▸ **AVAILABLE RECORDS**:

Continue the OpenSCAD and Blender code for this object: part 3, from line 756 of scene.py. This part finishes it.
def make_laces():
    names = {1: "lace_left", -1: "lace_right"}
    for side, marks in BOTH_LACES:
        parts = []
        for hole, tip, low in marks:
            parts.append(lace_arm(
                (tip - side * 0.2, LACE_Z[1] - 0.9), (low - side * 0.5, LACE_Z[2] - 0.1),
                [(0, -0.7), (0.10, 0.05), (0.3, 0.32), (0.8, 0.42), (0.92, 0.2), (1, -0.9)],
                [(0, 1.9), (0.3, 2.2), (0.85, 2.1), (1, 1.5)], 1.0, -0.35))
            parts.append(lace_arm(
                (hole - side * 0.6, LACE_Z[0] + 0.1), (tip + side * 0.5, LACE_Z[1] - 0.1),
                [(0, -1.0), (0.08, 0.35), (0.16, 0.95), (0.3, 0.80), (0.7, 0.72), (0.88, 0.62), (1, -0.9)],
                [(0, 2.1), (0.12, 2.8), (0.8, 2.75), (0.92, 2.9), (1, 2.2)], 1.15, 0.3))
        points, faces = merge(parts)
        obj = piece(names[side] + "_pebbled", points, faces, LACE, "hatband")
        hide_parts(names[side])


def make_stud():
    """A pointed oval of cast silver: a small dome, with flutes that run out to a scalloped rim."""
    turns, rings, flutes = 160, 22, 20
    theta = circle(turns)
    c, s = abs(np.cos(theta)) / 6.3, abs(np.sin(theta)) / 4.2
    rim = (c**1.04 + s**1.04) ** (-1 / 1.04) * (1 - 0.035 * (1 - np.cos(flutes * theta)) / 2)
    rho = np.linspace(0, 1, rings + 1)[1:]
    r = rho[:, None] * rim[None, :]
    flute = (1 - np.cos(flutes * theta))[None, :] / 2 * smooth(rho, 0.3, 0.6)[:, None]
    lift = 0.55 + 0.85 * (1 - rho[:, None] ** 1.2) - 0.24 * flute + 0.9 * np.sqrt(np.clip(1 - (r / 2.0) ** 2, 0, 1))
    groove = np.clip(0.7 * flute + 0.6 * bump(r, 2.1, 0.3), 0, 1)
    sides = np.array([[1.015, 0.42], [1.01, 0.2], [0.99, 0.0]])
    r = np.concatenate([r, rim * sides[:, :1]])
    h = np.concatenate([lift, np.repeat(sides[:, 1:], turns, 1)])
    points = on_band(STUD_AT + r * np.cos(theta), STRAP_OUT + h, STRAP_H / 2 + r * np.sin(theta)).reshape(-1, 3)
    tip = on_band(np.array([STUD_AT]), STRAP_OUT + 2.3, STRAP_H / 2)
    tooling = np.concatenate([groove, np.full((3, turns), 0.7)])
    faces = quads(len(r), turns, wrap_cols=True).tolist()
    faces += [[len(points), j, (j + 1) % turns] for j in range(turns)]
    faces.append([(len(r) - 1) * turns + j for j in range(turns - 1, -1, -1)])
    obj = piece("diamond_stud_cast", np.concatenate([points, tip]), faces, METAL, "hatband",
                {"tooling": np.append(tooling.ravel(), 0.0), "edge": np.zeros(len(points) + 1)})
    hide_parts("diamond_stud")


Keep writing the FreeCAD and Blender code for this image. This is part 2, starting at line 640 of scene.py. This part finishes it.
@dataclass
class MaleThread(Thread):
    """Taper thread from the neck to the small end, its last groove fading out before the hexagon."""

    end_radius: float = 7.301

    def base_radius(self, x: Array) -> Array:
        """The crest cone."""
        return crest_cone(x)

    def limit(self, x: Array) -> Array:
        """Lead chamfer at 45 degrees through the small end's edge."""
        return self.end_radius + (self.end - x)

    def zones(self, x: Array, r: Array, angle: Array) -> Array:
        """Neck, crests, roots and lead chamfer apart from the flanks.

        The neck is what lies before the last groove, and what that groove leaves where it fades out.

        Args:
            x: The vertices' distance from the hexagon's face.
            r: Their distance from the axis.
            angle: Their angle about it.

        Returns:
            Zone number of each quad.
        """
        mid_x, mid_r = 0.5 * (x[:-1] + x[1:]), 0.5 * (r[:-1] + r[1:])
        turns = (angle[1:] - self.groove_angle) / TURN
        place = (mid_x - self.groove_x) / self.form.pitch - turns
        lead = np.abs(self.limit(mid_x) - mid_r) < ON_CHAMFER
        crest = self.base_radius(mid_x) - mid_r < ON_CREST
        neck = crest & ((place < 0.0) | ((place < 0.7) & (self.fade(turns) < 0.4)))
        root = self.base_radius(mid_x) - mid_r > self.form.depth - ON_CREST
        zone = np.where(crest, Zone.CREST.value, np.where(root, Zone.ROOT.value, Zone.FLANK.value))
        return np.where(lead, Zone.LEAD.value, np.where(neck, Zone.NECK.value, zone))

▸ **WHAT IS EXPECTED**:
Give back the whole listing, word for word.

▸ **EXERCISE RESPONSE**:
Continue the OpenSCAD and Blender code for this object: part 3, from line 756 of scene.py. This part finishes it.
def make_laces():
    names = {1: "lace_left", -1: "lace_right"}
    for side, marks in BOTH_LACES:
        parts = []
        for hole, tip, low in marks:
            parts.append(lace_arm(
                (tip - side * 0.2, LACE_Z[1] - 0.9), (low - side * 0.5, LACE_Z[2] - 0.1),
                [(0, -0.7), (0.10, 0.05), (0.3, 0.32), (0.8, 0.42), (0.92, 0.2), (1, -0.9)],
                [(0, 1.9), (0.3, 2.2), (0.85, 2.1), (1, 1.5)], 1.0, -0.35))
            parts.append(lace_arm(
                (hole - side * 0.6, LACE_Z[0] + 0.1), (tip + side * 0.5, LACE_Z[1] - 0.1),
                [(0, -1.0), (0.08, 0.35), (0.16, 0.95), (0.3, 0.80), (0.7, 0.72), (0.88, 0.62), (1, -0.9)],
                [(0, 2.1), (0.12, 2.8), (0.8, 2.75), (0.92, 2.9), (1, 2.2)], 1.15, 0.3))
        points, faces = merge(parts)
        obj = piece(names[side] + "_pebbled", points, faces, LACE, "hatband")
        hide_parts(names[side])


def make_stud():
    """A pointed oval of cast silver: a small dome, with flutes that run out to a scalloped rim."""
    turns, rings, flutes = 160, 22, 20
    theta = circle(turns)
    c, s = abs(np.cos(theta)) / 6.3, abs(np.sin(theta)) / 4.2
    rim = (c**1.04 + s**1.04) ** (-1 / 1.04) * (1 - 0.035 * (1 - np.cos(flutes * theta)) / 2)
    rho = np.linspace(0, 1, rings + 1)[1:]
    r = rho[:, None] * rim[None, :]
    flute = (1 - np.cos(flutes * theta))[None, :] / 2 * smooth(rho, 0.3, 0.6)[:, None]
    lift = 0.55 + 0.85 * (1 - rho[:, None] ** 1.2) - 0.24 * flute + 0.9 * np.sqrt(np.clip(1 - (r / 2.0) ** 2, 0, 1))
    groove = np.clip(0.7 * flute + 0.6 * bump(r, 2.1, 0.3), 0, 1)
    sides = np.array([[1.015, 0.42], [1.01, 0.2], [0.99, 0.0]])
    r = np.concatenate([r, rim * sides[:, :1]])
    h = np.concatenate([lift, np.repeat(sides[:, 1:], turns, 1)])
    points = on_band(STUD_AT + r * np.cos(theta), STRAP_OUT + h, STRAP_H / 2 + r * np.sin(theta)).reshape(-1, 3)
    tip = on_band(np.array([STUD_AT]), STRAP_OUT + 2.3, STRAP_H / 2)
    tooling = np.concatenate([groove, np.full((3, turns), 0.7)])
    faces = quads(len(r), turns, wrap_cols=True).tolist()
    faces += [[len(points), j, (j + 1) % turns] for j in range(turns)]
    faces.append([(len(r) - 1) * turns + j for j in range(turns - 1, -1, -1)])
    obj = piece("diamond_stud_cast", np.concatenate([points, tip]), faces, METAL, "hatband",
                {"tooling": np.append(tooling.ravel(), 0.0), "edge": np.zeros(len(points) + 1)})
    hide_parts("diamond_stud")


Keep writing the FreeCAD and Blender code for this image. This is part 2, starting at line 640 of scene.py. This part finishes it.
@dataclass
class MaleThread(Thread):
    """Taper thread from the neck to the small end, its last groove fading out before the hexagon."""

    end_radius: float = 7.301

    def base_radius(self, x: Array) -> Array:
        """The crest cone."""
        return crest_cone(x)

    def limit(self, x: Array) -> Array:
        """Lead chamfer at 45 degrees through the small end's edge."""
        return self.end_radius + (self.end - x)

    def zones(self, x: Array, r: Array, angle: Array) -> Array:
        """Neck, crests, roots and lead chamfer apart from the flanks.

        The neck is what lies before the last groove, and what that groove leaves where it fades out.

        Args:
            x: The vertices' distance from the hexagon's face.
            r: Their distance from the axis.
            angle: Their angle about it.

        Returns:
            Zone number of each quad.
        """
        mid_x, mid_r = 0.5 * (x[:-1] + x[1:]), 0.5 * (r[:-1] + r[1:])
        turns = (angle[1:] - self.groove_angle) / TURN
        place = (mid_x - self.groove_x) / self.form.pitch - turns
        lead = np.abs(self.limit(mid_x) - mid_r) < ON_CHAMFER
        crest = self.base_radius(mid_x) - mid_r < ON_CREST
        neck = crest & ((place < 0.0) | ((place < 0.7) & (self.fade(turns) < 0.4)))
        root = self.base_radius(mid_x) - mid_r > self.form.depth - ON_CREST
        zone = np.where(crest, Zone.CREST.value, np.where(root, Zone.ROOT.value, Zone.FLANK.value))
        return np.where(lead, Zone.LEAD.value, np.where(neck, Zone.NECK.value, zone))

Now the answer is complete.